On pourrait dire que si la possession de la qualité d’Écuyer, ou autre caractéristique de noblesse, ne suffit pas, seule, pour acquérir ou conserver la noblesse ; l’omission de cette qualité ne doit pas plus suffire pour la faire perdre. Or il est certain que ce n’est pas la qualité prise dans les actes qui confère ou conserve la noblesse, c’est la vie noble. Car, dans la supposition contraire, il n’y aurait jamais de dérogeance : un gentilhomme forcé à prendre l’état de procureur, de marchand ou autre pareil, ne manquerait pas de faire des actes secrets dans lesquels il aurait soin de cacher sa véritable qualité, pour ne montrer que celle d’écuyer. Aussi, lorsque les cours souveraines ont à juger sur l’état de quelqu’un dont la noblesse est équivoque, elles ne s’en tiennent pas aux titres seuls si l’on n’y voit que la qualité d’écuyer : elles ordonnent qu’il sera prouvé par témoins que ceux qui ont pris la qualité d’écuyer étaient réputés nobles, suivant la commune renommées ; qu’ils n’ont fait aucun acte dérogeant à la noblesse ; qu’ils ont vécu noblement. »

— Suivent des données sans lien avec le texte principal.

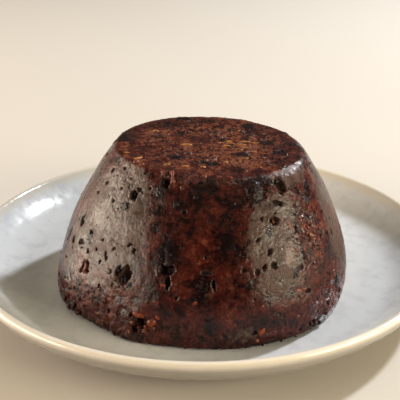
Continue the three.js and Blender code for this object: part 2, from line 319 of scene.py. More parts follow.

La cour des aides : Une doctrine
Maugard, pour appuyer sa thèse, s’en remet aux principes développés par la cour des aides qui soutient que lorsque la noblesse est certaine, l’omission de la qualité d’écuyer n’est point regardée comme une dérogeance, et qu’en de tels cas des lettres de relief ne sont pas nécessaires.
Aussi cite-t-il les affirmations énoncées dans les premières éditions du mémorial alphabétique de cette cour, au mot «Écuyer » :
« Ce n’est pas une dérogeance d’avoir omis de prendre la qualité d’écuyer ; en sorte qu’un noble, contre lequel on rapporterait des actes qu’il aurait passés sans cette qualité, ne serait pas nécessité d’obtenir des lettres de reliefs, si d’ailleurs il avait d’autres titres qui justifiassent sa noblesse. Mais faute d’autres titres & si la plupart de ceux qu’il rapporte lui même ne contiennent pas cette qualité, on le présume roturier ; parce que les nobles sont assez jaloux de cette qualité, pour ne la pas négliger : &, en ce cas, il faut qu’ils prennent des lettres de relief d’omission de ladite qualité. »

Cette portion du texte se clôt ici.